NCRI - Women make up one third of homeless people living on the streets in Iran, according to a senior official of the Iranian regime.
"Our research indicates that there are 15,000 people sleeping in cardboard boxes in the country, of who 5,000 are women," Shahindokht Mollavardi said on Saturday.
Mollavardi, a vice president in the cabinet of Hassan Rouhani, made the remarks in an interview with the state-run news agency ILNA.
The true number of Iranians living on the streets is substantially higher than official records.
Last year, a deputy director of Tehran municipality’s Welfare Organization estimated the number of people living on the streets of Tehran to be over 15,000 of which 2,000 were women.
The organization also announced that the average age of these homeless women is 32.

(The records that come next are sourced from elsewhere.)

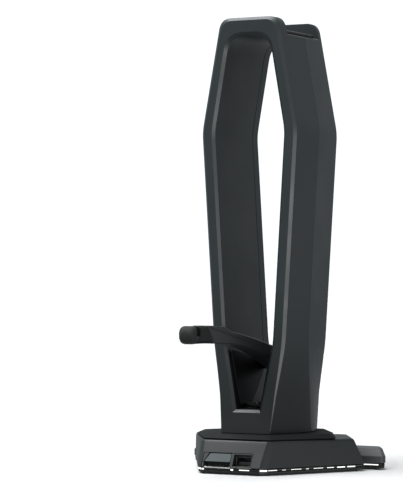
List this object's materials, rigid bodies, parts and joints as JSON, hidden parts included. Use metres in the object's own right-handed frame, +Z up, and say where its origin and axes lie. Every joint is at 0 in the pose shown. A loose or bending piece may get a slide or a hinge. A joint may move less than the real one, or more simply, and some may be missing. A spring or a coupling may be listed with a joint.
{
  "type": "headphone stand",
  "caption": "Free-standing headphone stand: hollow tapered tower with a padded saddle, a folding mouse-cable arm and a weighted hub base with a light rim.",
  "frame": {"origin": "on the table plane, under the tower's vertical axis", "axes": "+Z up, -Y towards the user (the arm reaches that way), +X to the user's right"},
  "size_m": [0.1354, 0.1551, 0.28],
  "materials": {
    "charcoal": "fine moulded texture, matte",
    "deck_grey": "matte, a shade lighter",
    "gloss_black": "polished",
    "black_plate": "semi-matte",
    "rubber": "matte",
    "soft_rubber": "soft grained",
    "acrylic": "clear, frosted inside",
    "steel": "zinc plated",
    "nickel": "nickel plated",
    "iron": "as cast, deburred",
    "board": "solder mask",
    "chip": "moulded epoxy",
    "led_white": "white reflective",
    "tongue": "moulded insulator"
  },
  "bodies": {
    "stand": {"tower_front_shell": "charcoal", "tower_rear_shell": "charcoal", "saddle_pad": "rubber", "tower_screw_1": "steel", "tower_screw_2": "steel", "tower_screw_3": "steel", "tower_screw_4": "steel", "tower_screw_5": "steel", "tower_screw_6": "steel", "tower_screw_7": "steel", "tower_screw_8": "steel", "foot_screw_1": "steel", "foot_screw_2": "steel", "foot_screw_3": "steel", "foot_screw_4": "steel", "arm_cradle": "gloss_black", "cradle_screw": "steel", "arm_pivot_pin": "nickel", "pivot_washer_left": "nickel", "pivot_washer_right": "nickel", "base_cover": "charcoal", "deck_collar": "deck_grey", "rear_bar": "charcoal", "front_bezel": "deck_grey", "key_spring": "nickel", "key_switch": "chip", "front_board": "board", "light_ring": "acrylic", "led_strip": "led_white", "base_plate": "black_plate", "rubber_sole": "rubber", "base_weight": "iron", "base_screw_1": "steel", "base_screw_2": "steel", "base_screw_3": "steel", "base_screw_4": "steel", "base_screw_5": "steel", "base_screw_6": "steel", "base_screw_7": "steel", "base_screw_8": "steel", "hub_board": "board", "hub_controller": "chip", "hub_capacitor": "chip", "board_screw_1": "steel", "board_screw_2": "steel", "usb_port_front": "nickel", "usb_port_left": "nickel", "usb_port_right": "nickel", "usb_tongue_front": "tongue", "usb_tongue_left": "tongue", "usb_tongue_right": "tongue", "host_inlet": "nickel", "inlet_tongue": "tongue"},
    "arm": {"bungee_arm": "charcoal", "arm_tip_body": "gloss_black", "arm_tip_cap": "soft_rubber"},
    "key": {"light_key": "deck_grey"}
  },
  "joints": [
    {"name": "arm_fold", "type": "hinge", "parent": "stand", "child": "arm", "pos_m": [0, 0.0125, 0.0665], "axis": [-1, 0, 0], "range_deg": [0, 80]},
    {"name": "key_press", "type": "slide", "parent": "stand", "child": "key", "axis": [0, 1, 0], "range_m": [0, 0.0006], "stiffness_N_per_m": 1200, "springref_m": -0.0004, "deforming": ["key_spring"]}
  ]
}
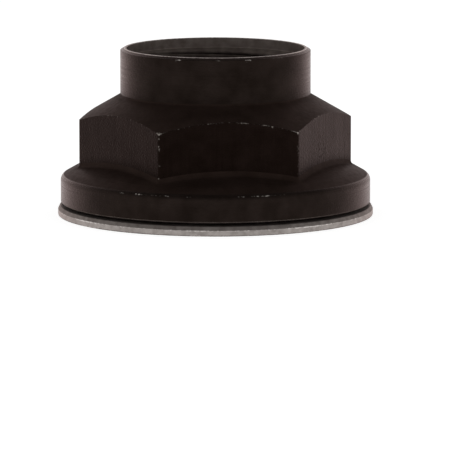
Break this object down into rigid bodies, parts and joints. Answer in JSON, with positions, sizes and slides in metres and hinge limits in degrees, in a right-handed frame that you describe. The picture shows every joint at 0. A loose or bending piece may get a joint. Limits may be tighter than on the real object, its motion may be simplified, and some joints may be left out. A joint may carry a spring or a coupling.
{
  "type": "spindle nut",
  "caption": "Flanged hexagonal spindle nut with a thin staking collar above the flats and a loose captive washer under the flange.",
  "frame": {"origin": "centre of the washer's lower face, the face that bears on the hub", "axes": "+Z along the thread axis from the bearing face to the collar; two opposite flats of the hexagon face -Y and +Y"},
  "size_m": [0.0398, 0.0398, 0.0211],
  "materials": {
    "nut_black_oxide_steel": "black-oxide steel, satin, with worn bright edges",
    "washer_plain_steel": "plain rolled steel, sheared rim"
  },
  "bodies": {
    "nut": {"nut": "nut_black_oxide_steel"},
    "captive_washer": {"captive_washer": "washer_plain_steel"}
  },
  "joints": [
    {"name": "washer_spin", "type": "hinge", "parent": "nut", "child": "captive_washer", "pos_m": [0, 0, 0.0006], "axis": [0, 0, 1], "continuous": true}
  ]
}
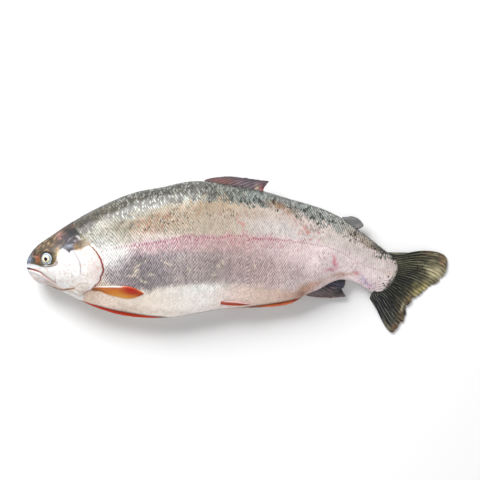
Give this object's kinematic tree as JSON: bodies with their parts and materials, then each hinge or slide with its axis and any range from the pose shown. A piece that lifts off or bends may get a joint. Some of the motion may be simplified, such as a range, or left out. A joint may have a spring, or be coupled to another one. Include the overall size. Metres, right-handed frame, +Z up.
{
  "type": "whole gutted ocean trout",
  "caption": "Whole gutted ocean trout lying on its flank, silver scaled skin with a pink band, spotted tail fin and orange flesh showing in the belly cut.",
  "frame": {"origin": "middle of the underside, on the surface that the fish lies on", "axes": "+X from the snout towards the tail, +Y from the belly towards the back, +Z up out of the left flank, which lies upwards"},
  "size_m": [0.6, 0.2228, 0.0801],
  "materials": {
    "skin": "wet, finely scaled, silver to pink-grey with a dark green-grey back",
    "flesh": "raw orange-red fish flesh, moist",
    "eye": "wet eyeball with a cream ring and a black pupil"
  },
  "bodies": {
    "root": {"trout": "skin", "belly_flesh": "flesh", "eye_left": "eye", "eye_right": "eye"}
  },
  "joints": []
}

Fatemeh Daneshvar, the head of the Social Committee in Tehran’s city council, said in June that the number of pregnant women and children living on the streets in the city is increasing.
Tehran’s mayor Mohammad Bagher Qalibaf has put the number of people sleeping in cardboards in Tehran alone at over 15,000.
Homeless women and street children live in dire conditions where they survive in abandoned buildings, containers, automobiles, parks, or even on the street itself.
Street children experience many social and psychological traumas on the streets on a daily basis.
Determining the numbers of street children in Iran is virtually impossible. In a 2005 report by the U.S. State Department, by the Iranian government’s own admission, 60,000 street children were accounted for in Iran.
Numerous child rights organizations suspect that the number is substantially higher, citing figures of 200,000 or more. Of this number, about 55 percent are the children of Afghan refugees.
Impoverished Iranian women and children live in such difficult circumstances while just one of the foundations that belong to the regime’s supreme leader has plundered $95 billion of the Iranian people’s wealth.